Infelizmente, parece que nossos inimigos nos conhecem melhor do que nós mesmos. Graças ao véu do medo, a mídia tem recentemente atraído todo o país e estamos à beira de ter que aprender mais uma vez as mesmas caras e dolorosas verdades que tivemos de experimentar no Iraque. E, em última instância, se derrotamos ou não o ISIS militarmente, provavelmente isso não importará muito para a imprensa do circuito Beltway, em poucos anos, de qualquer modo. Até então, ela terá se entediado e então mudará para o mais recente objeto brilhante, como a eleição presidencial de 2016 ou o próximo grupo de extremistas, ungidos para tomar o lugar de ISIS como a ameaça número um da nossa nação. E assim por diante.

Assim é seguro dizer que este ciclo vicioso, esta cobertura míope juntamente com tamanha prestação de contas à falência não faz uma boa imagem da eficácia do jornalismo objetivo. Má ótica, pode-se mesmo dizer. Mas é improvável ver uma mudança em breve. Não até que percebamos que uma ameaça muito maior à nossa democracia ocorre quando a imprensa passa muito tempo consumida com o pouco que já pode ver e possui muito pouco tempo para tentar buscar muito do que não pode ver.
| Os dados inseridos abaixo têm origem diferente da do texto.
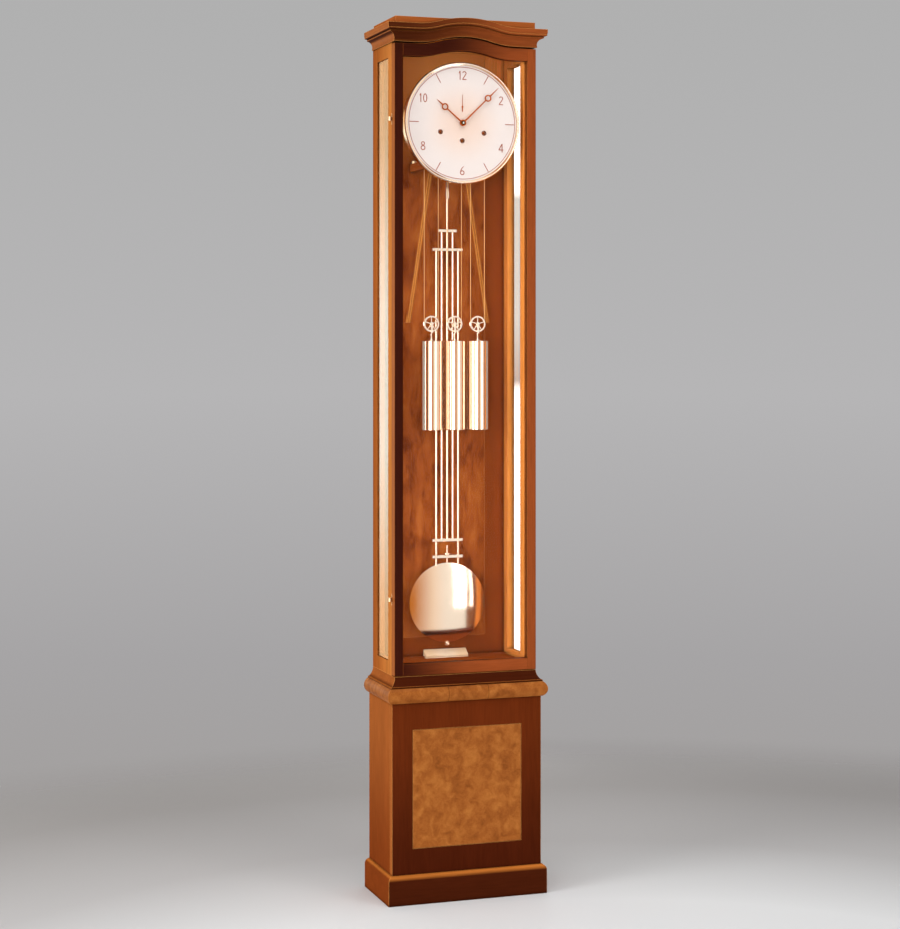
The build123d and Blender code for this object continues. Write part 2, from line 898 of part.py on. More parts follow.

(1)    Media Matters for America (MMfA) é um grupo de vigilância e crítica da mídia politicamente progressista, voltado principalmente para Washington, que se atribui a função de se dedicar a monitorar, analisar e corrigir distorções na mídia norte-americana.

(2)    Eric Boehlert, escritor americano, autor do livro Bloggers on the Bus: How the Internet Changed Politics and the Press e pesquisador sênior e um dos autores que escrevem para o Media Matters for America. Trabalhou também durante anos para a revista Salon.

(3)     Beltway (referência a uma rodovia – The Capital Beltway - que circunda Washington), termo consagrado pela cobertura jornalística americana de temas que são ou parecem ser importantes, primeiramente, às fontes oficiais do governo; aos contratantes e lobistas e à cobertura que a mídia faz desse público, em detrimento dos interesses e prioridades da população dos Estados Unidos.